Guru di SMAN 9 Kota Bekasi yang tertarik menulis di Kompasiana. Penulis reflektif, dan pengamat kehidupan sosial sehari-hari. Menulis bagi saya adalah cara merekam jejak, menjaga kenangan, sekaligus mengolah ulang pengalaman menjadi gagasan yang lebih jernih. Saya tumbuh dari kisah pasar tradisional, sawah, dan gunung yang menjadi latar masa kecil di Cisalak-Subang. Kini, keseharian sebagai guru membuat saya dekat dengan cerita murid, dunia pendidikan, serta perubahan sosial yang terjadi di sekitar kita. Di Kompasiana, saya banyak menulis tentang: pendidikan yang manusiawi, dinamika sosial budaya, kenangan kecil yang membentuk cara pandang, serta fenomena keseharian seperti kafe, pasar, hujan, dan keluarga. Saya punya prinsip tulisan yang baik bukan hanya menyampaikan pendapat, tetapi juga mengajak pembaca berhenti sejenak untuk merenung, tersenyum, atau tergerak untuk berubah.
Pendahuluan
Dalam ritme kerja yang kadang terasa memburu, kami di kantor mencoba menjaga satu tradisi kecil yang berarti: Makan bersama di luar. Bukan soal mewah atau menu istimewa, tapi tentang waktu yang kami sisihkan untuk duduk bersama, tertawa, dan saling bercerita tanpa tekanan pekerjaan.

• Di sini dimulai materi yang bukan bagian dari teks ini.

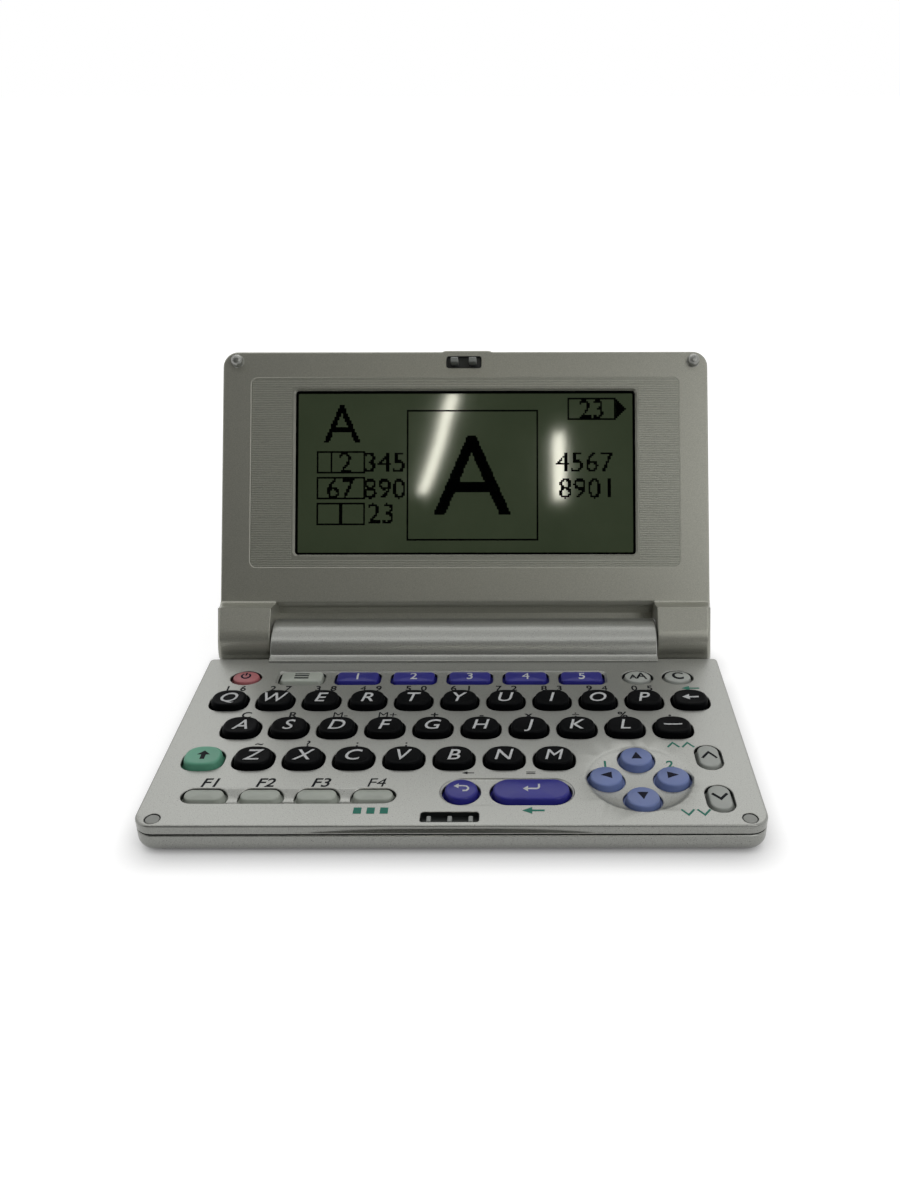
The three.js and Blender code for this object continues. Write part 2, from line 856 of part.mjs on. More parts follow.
// The cover is a cut of the tray's floor and rear wall, with a rail along each side
function makeBatteryCover() {
  const half = cover_width / 2;
  const left = cell_side - half;
  const right = cell_side + half;
  const top = floor_z + cover_rear_height;
  let body = trayShell().intersect(
    box(left, right, cover_front, case_rear + overrun, -overrun, top),
  );
  const inner_rear = case_rear - case_wall;
  const inside = box(
    left - overrun,
    right + overrun,
    0,
    inner_rear,
    floor_z,
    top + overrun,
  );
  body = body.subtract(inside);
  const rail_bottom = floor_z + cover_gap;
  const rail_top = rail_bottom + cover_rail;
  const wide = cover_rail / 2;
  for (const side of [-1, 1]) {
    const edge = cell_side + side * half;
    const riser = [edge, edge - side * wide].sort((a, b) => a - b);
    const rail = [edge - side * wide, edge + side * cover_rail].sort((a, b) => a - b);
    body = body.add(
      box(...riser, cell_setback, inner_rear + case_wall / 2, floor_z - wide, rail_top),
    );
    body = body.add(box(...rail, cell_setback, inner_rear + case_wall / 2, rail_bottom, rail_top));
  }
  piece(dictionary, "battery_cover", body, finishes.silver);
}

// Inside the case

function makeCoinCell() {
  const base = floor_z + cover_gap;
  const step = cell_height - cell_cap_step;
  const profile = [
    new THREE.Vector2(0, 0),
    new THREE.Vector2(cell_cap_radius, 0),
    new THREE.Vector2(cell_cap_radius, cell_cap_step),
    new THREE.Vector2(cell_radius, cell_cap_step),
    new THREE.Vector2(cell_radius, cell_cap_step + step),
    new THREE.Vector2(0, cell_cap_step + step),
  ];
  const geometry = new THREE.LatheGeometry(profile, disc_points)
    .rotateX(Math.PI / 2)
    .translate(cell_side, cell_setback, base);
  piece(dictionary, "coin_cell", solid(geometry), finishes.steel);
}

function boardOutline(rear) {
  const gap = case_wall + contact_gap;
  const side = case_width / 2 - gap;
  const radius = corner_radius - case_wall;
  return slab(-side, side, gap, rear, radius, deck_rear_radius, small_corner_steps);
}

function makeCircuitBoard() {
  let body = prism(boardOutline(board_rear), board_bottom_z, board_top_z);
  const half = chip_size / 2;
  const join = board_thickness / 2;
  const chip_setback = chip_place_share * deck_depth;
  for (const x of [-chip_spacing / 2, chip_spacing / 2]) {
    body = body.add(
      box(
        x - half,
        x + half,
        chip_setback - half,
        chip_setback + half,
        board_bottom_z - chip_height,
        board_bottom_z + join,
      ),
    );
  }
  const left = contact_side - contact_half_width;
  const right = contact_side + contact_half_width;
  const arm_z = floor_z + cover_gap + cell_height + seat_gap;
  const arm_top = arm_z + contact_thickness;
  const riser = contact_riser + contact_thickness;
  body = body.add(box(left, right, board_rear - join, riser, board_bottom_z, board_top_z));
  body = body.add(box(left, right, contact_riser, riser, board_bottom_z, arm_top));
  body = body.add(box(left, right, contact_riser, contact_reach, arm_z, arm_top));
  piece(dictionary, "circuit_board", body, finishes.board);
}

function makeKeyMat() {
  let body = prism(boardOutline(mat_rear), mat_top_z - mat_thickness, mat_top_z);
  for (const key of keys) {
    const radius = key.depth * dome_share;
    const ring = (r) => arc(key.x, key.y, r, 0, 2 * Math.PI, dome_points).slice(0, dome_points);
    const dome = stack([
      { z: mat_top_z - mat_thickness / 2, points: ring(radius) },
      { z: mat_top_z, points: ring(radius) },
      { z: mat_top_z + dome_height, points: ring(radius * dome_top_share) },
    ]);
    body = body.add(dome);
  }
  piece(dictionary, "key_mat", body, finishes.rubber);
}

function makeHingeShaft() {
  const reach = knuckle_inner + shaft_reach;
  const geometry = new THREE.CylinderGeometry(shaft_radius, shaft_radius, 2 * reach, bore_points)
    .rotateZ(Math.PI / 2)
    .translate(0, axis_setback, axis_z);
  piece(dictionary, "hinge_shaft", solid(geometry), finishes.steel);
}

// Lid, in its own frame: the origin is on the hinge axis, +Y runs along the lid to its
// free edge and +Z points out of the face that holds the display

function lidOutline(inset, low) {
  const side = case_width / 2 - inset;
  return slab(
    -side,
    side,
    low,
    lid_length - inset,
    deck_rear_radius / 4,
    corner_radius - inset,
  );
}

// Seen along the hinge: round about the axis, with a flat ramp and a bevel down to the face
function knuckleProfile(inset) {
  const ramp_angle = Math.acos(knuckle_ramp_start / knuckle_radius);
  const ramp_height = knuckle_radius * Math.sin(ramp_angle);
  const ramp_drop = (knuckle_ramp_end - knuckle_ramp_start) / Math.tan(ramp_angle);
  const bottom = (3 * Math.PI) / 2;
  return [
    new THREE.Vector2(knuckle_bevel_end, lid_back + inset),
    new THREE.Vector2(knuckle_bevel_end, lid_face),
    new THREE.Vector2(knuckle_ramp_end, ramp_height - ramp_drop - inset),
    ...arc(0, 0, knuckle_radius - inset, ramp_angle, bottom, knuckle_steps),
  ];
}

function knuckle(side) {
  const levels = [{ z: side * knuckle_inner, points: knuckleProfile(0) }];
  for (let i = 0; i <= edge_steps; i++) {
    const angle = ((Math.PI / 2) * i) / edge_steps;
    const reach = knuckle_outer - knuckle_end_radius * (1 - Math.sin(angle));
    const inset = knuckle_end_radius * (1 - Math.cos(angle));
    levels.push({ z: side * reach, points: knuckleProfile(inset) });
  }
  if (side < 0) levels.reverse();
  return solid(stackGeometry(levels).applyMatrix4(along_x));
}

function knuckleHollow(side) {
  const ends = [side * (knuckle_inner + knuckle_end_wall), side * (knuckle_outer - knuckle_wall)];
  const from = Math.min(...ends);
  const to = Math.max(...ends);
  const radius = knuckle_radius - knuckle_wall;
  const passage = box(
    from,
    to,
    0,
    knuckle_bevel_end + 2 * lid_wall,
    lid_back + knuckle_wall,
    lid_face - lid_plate,
  );
  return rod(0, 0, radius, from, to, knuckle_steps).add(passage);
}

function troughCut(radius, reach) {
  return rod(0, trough_offset, radius, -reach, reach, trough_steps);
}

function troughSkin() {
  const outer = troughCut(trough_radius + trough_wall, knuckle_inner);
  const low = lid_back + lid_plate + contact_gap;
  return outer.intersect(
    box(-case_width, case_width, 0, 2 * trough_radius, low, lid_face),
  );
}

function windowCut() {
  const level = (z, grow) => ({
    z,
    points: slab(
      -window_half_width - grow,
      window_half_width + grow,
      window_bottom - grow,
      window_top + grow,
      window_corner + grow,
      window_corner + grow,
      small_corner_steps,
    ),
  });
  return stack([
    level(lid_face - lid_plate - overrun, 0),
    level(lid_face - window_bevel_depth, 0),
    level(lid_face, window_bevel),
    level(lid_face + overrun, window_bevel),
  ]);
}

function cornerStud(side) {
  const crown = stud_radius / 2;
  const profile = [
    new THREE.Vector2(0, -lid_plate / 2),
    new THREE.Vector2(stud_radius, -lid_plate / 2),
    ...arc(stud_radius - crown, stud_height - crown, crown, 0, Math.PI / 2, edge_steps),
    new THREE.Vector2(0, stud_height),
  ];
  return solid(
    new THREE.LatheGeometry(profile, stud_points)
      .rotateX(Math.PI / 2)
      .translate(side * stud_side, stud_reach, lid_face),
  );
}

function freeEdgeBump() {
  const left = bump_centre - bump_half_width;
  const right = bump_centre + bump_half_width;
  const points = [
    new THREE.Vector2(left, lid_length - lid_wall / 2),
    new THREE.Vector2(right, lid_length - lid_wall / 2),
    new THREE.Vector2(right, lid_length),
    new THREE.Vector2(right - bump_slope, lid_length + bump_height),
    new THREE.Vector2(left + bump_slope, lid_length + bump_height),
    new THREE.Vector2(left, lid_length),
  ];
  return prism(points, lid_seam, lid_face - lid_face_bevel);
}

function makeLidFrame() {
  const low = knuckle_bevel_end - lid_wall;
  let body = stack([
    { z: lid_seam, points: lidOutline(0, low) },
    { z: lid_face - lid_face_bevel, points: lidOutline(0, low) },
    { z: lid_face, points: lidOutline(lid_face_bevel, low) },
  ]);
  const hollow_low = trough_radius + trough_wall;
  body = body.subtract(
    prism(lidOutline(lid_wall, hollow_low), lid_seam - overrun, lid_face - lid_plate),
  );
  const panel = slab(
    -panel_half_width,
    panel_half_width,
    panel_bottom,
    panel_top,
    panel_corner,
    panel_corner,
    small_corner_steps,
  );
  body = body.subtract(prism(panel, lid_face - panel_recess, lid_face + overrun));
  body = body.subtract(windowCut());
  body = body.add(troughSkin());
  body = body.subtract(troughCut(trough_radius, knuckle_inner));
  for (const [x0, x1] of [
    [knuckle_outer, case_width],
    [-case_width, -knuckle_outer],
  ]) {
    body = body.subtract(box(x0, x1, 0, knuckle_bevel_end, -case_width, case_width));
  }
  for (const side of [-1, 1]) body = body.add(knuckle(side)).subtract(knuckleHollow(side));
  const bore_end = knuckle_inner + knuckle_end_wall + overrun;
  const bore = shaft_radius + contact_gap;
  body = body.subtract(rod(0, 0, bore, -bore_end, bore_end, bore_points));
  const slot_floor = lid_face - slot_drop;
  const slot = slab(
    latch_centre - slot_half_width,
    latch_centre + slot_half_width,
    latch_reach - slot_half_height,
    latch_reach + slot_half_height,
    pocket_corner,
    pocket_corner,
    small_corner_steps,
  );
  body = body.subtract(prism(slot, slot_floor, lid_face + overrun));
  for (const side of [-1, 1]) {
    body = body.add(cornerStud(side));
    const x = latch_centre + side * hook_spread;
    body = body.add(
      box(
        x - hook_half_width,
        x + hook_half_width,
        latch_reach - hook_half_height,
        latch_reach + hook_half_height,
        slot_floor - (lid_plate - slot_drop) / 2,
        lid_face + closed_gap + hook_reach,
      ),
    );
  }
  body = body.add(freeEdgeBump());
  piece(lid, "lid_frame", body, finishes.silver);
}

function makeLidCover() {
  const seam = lid_seam - parting_gap;
  const outline = (inset) => lidOutline(inset, 0);
  let body = stack([
    ...edgeLevels(outline, lid_back, lid_back_radius, 1),
    { z: seam, points: outline(0) },
  ]);
  const inner = lid_back + lid_plate;
  const hollow_low = knuckle_bevel_end + contact_gap + lid_wall;
  const top = seam + overrun;
  body = body.subtract(prism(lidOutline(lid_wall, hollow_low), inner, top));
  const open = knuckle_inner + contact_gap;
  body = body.subtract(box(-open, open, -overrun, lid_length - lid_wall, inner, top));
  const clear = knuckle_inner - contact_gap;
  const zone_top = knuckle_bevel_end + contact_gap;
  for (const [x0, x1] of [
    [clear, case_width],
    [-case_width, -clear],
  ]) {
    body = body.subtract(box(x0, x1, -overrun, zone_top, lid_back - overrun, top));
  }
  body = body.subtract(troughCut(trough_radius, case_width));
  const rib_top = lid_face - lid_plate - seat_gap - display_thickness - seat_gap;
  const reach = window_half_width - display_rib_inset;
  for (const y of [window_bottom + display_rib_inset, window_top - display_rib_inset]) {
    const rib = box(-reach, reach, y, y + display_rib_width, inner - lid_plate / 2, rib_top);
    body = body.add(rib);
  }
  piece(lid, "lid_back_cover", body, finishes.silver);
}

function makeDisplay() {
  const side = window_half_width + display_margin;
  const top = lid_face - lid_plate - seat_gap;
  const body = box(
    -side,
    side,
    window_bottom - display_margin,
    window_top + display_margin,
    top - display_thickness,
    top,
  );
  piece(lid, "lcd_panel", body, finishes.glass);
}

// The lid turned to its working angle about the hinge axis
lid.position.set(0, axis_setback, axis_z);
lid.rotation.x = Math.PI - open_angle;

// Half way between the front edge and the rear-most line of the lid's rounded back edge
function middle() {
  const turn = Math.PI - open_angle;
  const along = (lid_length - lid_back_radius) * Math.cos(turn);
  const behind = (-lid_back - lid_back_radius) * Math.sin(turn);
  return (axis_setback + along + behind + lid_back_radius) / 2;
}
dictionary.position.y = -middle();

listKeys();
makeLowerCase();
makeUpperCase();
makeBatteryCover();
makeCoinCell();
makeCircuitBoard();
makeKeyMat();
for (const key of keys) makeKey(key);
makeHingeShaft();
makeLidFrame();
makeLidCover();
makeDisplay();

export default dictionary;
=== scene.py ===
import math

import bmesh
import bpy
from mathutils import Matrix, Vector
from mathutils.geometry import delaunay_2d_cdt, tessellate_polygon


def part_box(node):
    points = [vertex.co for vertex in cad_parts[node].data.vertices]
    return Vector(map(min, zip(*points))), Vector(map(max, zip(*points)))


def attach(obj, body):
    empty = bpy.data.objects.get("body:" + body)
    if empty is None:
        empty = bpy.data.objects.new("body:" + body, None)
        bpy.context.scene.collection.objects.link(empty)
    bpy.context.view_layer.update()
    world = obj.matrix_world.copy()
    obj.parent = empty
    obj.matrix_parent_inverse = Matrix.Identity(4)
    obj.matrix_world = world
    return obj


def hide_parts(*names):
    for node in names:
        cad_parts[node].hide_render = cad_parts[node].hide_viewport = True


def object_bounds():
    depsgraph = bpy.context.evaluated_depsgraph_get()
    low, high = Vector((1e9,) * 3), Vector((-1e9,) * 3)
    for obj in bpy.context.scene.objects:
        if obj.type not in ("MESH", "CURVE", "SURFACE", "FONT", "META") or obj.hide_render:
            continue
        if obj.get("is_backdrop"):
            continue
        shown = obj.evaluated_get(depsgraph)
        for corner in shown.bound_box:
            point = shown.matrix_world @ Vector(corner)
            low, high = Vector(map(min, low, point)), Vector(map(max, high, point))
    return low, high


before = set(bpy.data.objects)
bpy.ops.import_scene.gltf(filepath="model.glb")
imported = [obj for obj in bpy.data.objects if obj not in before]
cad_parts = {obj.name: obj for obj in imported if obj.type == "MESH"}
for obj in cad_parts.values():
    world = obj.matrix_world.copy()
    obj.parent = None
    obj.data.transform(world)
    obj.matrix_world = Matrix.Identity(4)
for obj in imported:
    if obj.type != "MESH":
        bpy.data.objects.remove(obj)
cad_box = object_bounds()

# Sizes are in millimetres, except those of the camera, the lamps and the floor's glow
MM = 0.001
QUARTER = math.pi / 2
BEYOND = 1.0 # how far a tool reaches past what it cuts
ROOT = 0.1 # how far a small piece goes into what carries it


def corners(node):
    low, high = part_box(node)
    return low / MM, high / MM


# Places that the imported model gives
tray_low, tray_high = corners("lower_case")
shaft_low, shaft_high = corners("hinge_shaft")
cover_low, cover_high = corners("battery_cover")
LEFT, RIGHT = tray_low.x, tray_high.x
FRONT, REAR = tray_low.y, tray_high.y
LOWER_RIM = tray_high.z
HINGE = (shaft_low + shaft_high) / 2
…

Beberapa bulan lalu, kami sempat berkumpul di Saung Mang Ujang Cianjur, sebuah tempat makan bernuansa Sunda di Setu, Bekasi. Sore tadi, giliran Tapak Djati yang menjadi tujuan kami berikutnya.
Tempatnya tak jauh dari kantor, berada di ujung pertigaan Jalan Ciberem, Mustikajaya, Kota Bekasi. Lokasinya asri, bersih, dan nyaman dikelilingi pepohonan dan suasana alami yang jarang kami temui dalam keseharian. Saat pertama tiba, saya langsung merasa ini bukan tempat makan biasa. Ada keheningan yang menenangkan, ada jeda yang ditawarkan.
Sebagaimana kebiasaan saya setiap kali mengunjungi tempat baru, barometer kenyamanan saya adalah toilet. Sederhana, memang. Tapi saya percaya bahwa tempat yang memperhatikan kebersihan toilet biasanya juga peduli pada kenyamanan pengunjung. Dan sore itu, saya bersyukur toilet Tapak Djati bersih dan terawat. Apalagi karena bertepatan dengan waktu Ashar, saya pun menyempatkan diri untuk salat di mushallanya yang juga tak kalah nyaman.

Usai salat, saya berkeliling sebentar menikmati suasana sekitar. Angin sore yang lembut, suara tawa rekan-rekan yang mulai berdatangan, dan nuansa hijau yang menyegarkan membuat saya merasa... hidup. Ada sesuatu yang sederhana namun menyentuh dalam momen-momen seperti ini.
Tak lama kemudian, kami pun berkumpul dan mulai menyantap hidangan. Obrolan pun mengalir: Mulai dari cerita ringan, canda khas antar teman kerja, hingga kilasan nostalgia. Di antara piring dan gelas, kami berbagi tawa. Kami berbagi waktu.
Hari itu, Tapak Djati menjadi tempat sebuah kenangan. Ia menjadi tapak, jejak kecil kebersamaan yang akan kami kenang sebagai bagian dari perjalanan kami sebagai satu keluarga kerja.